For K=5 interposing layers: ~50ns total. ~10× faster than bytecode loop.
Why not in the spec now
This is a peephole optimization. The bytecode loop works correctly and is performant enough for any realistic workload. Adding the opcode is straightforward if/when profiling shows a need.
- No correctness benefit. Same semantics either way.
- Negligible practical cost. Bytecode loop adds ~500ns to typical interposition chains. Block budgets are seconds; this rounds to zero.
- ABI minimalism. One more opcode is small, but every opcode added is one more thing to verify, document, and maintain.

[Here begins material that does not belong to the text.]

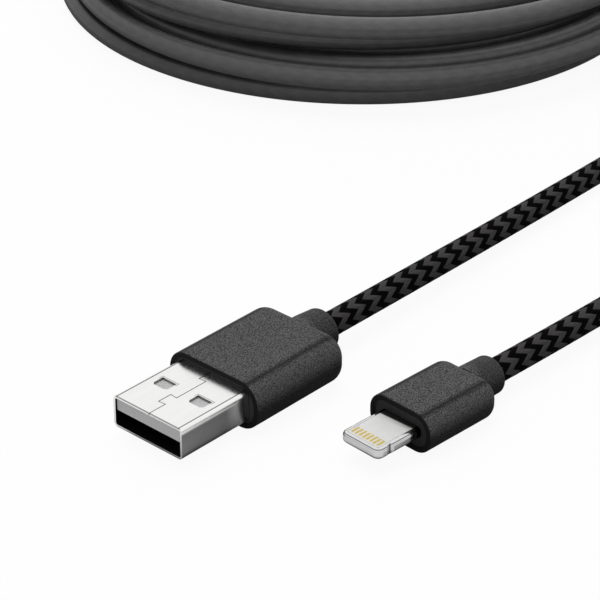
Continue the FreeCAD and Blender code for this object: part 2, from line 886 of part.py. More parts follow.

- Adoption discipline. If we add the opcode, chains must opt in per CALL site. They might forget; performance varies based on bytecode discipline. With bytecode loop, the cost is uniform and predictable.
Alternative considered: Image-flag auto_forward
An earlier draft considered an Image-level declaration:
Image {
...
auto_forward: Set<yield_key> // keys this Image auto-forwards
}For these keys the kernel re-emits without invoking bytecode; the forward is kernel-fast.
Trade-offs:
- Declarative: per-Image policy stated once.
- But static: the same Image can’t mediate key K for some sub-calls while forwarding it for others.
- Image author burden: every Image needs to think about which keys it forwards.
We chose against this in favor of per-CALL granularity (either via
bytecode loop or via call_passthrough opcode). The bytecode pattern
gives the Image author full runtime flexibility; the kernel doesn’t
need an Image-level field. The per-CALL YieldReceiver snapshot already
makes the forward-vs-mediate split a runtime decision — a static
Image-level set would be strictly less expressive.
When to revisit
Add call_passthrough opcode when:
- Profiling shows interposition-forwarding overhead is a measurable fraction of block apply time.
- Chain authors are routinely writing the same forwarding-loop boilerplate and errors arise from getting it wrong.
- A common chain pattern (e.g., deep interposer hierarchies that stack forwarders on one key) emerges and we want to make it fast by default.
Until then: bytecode loop is the canonical pattern. Document it in the userspace coding guide when we write one.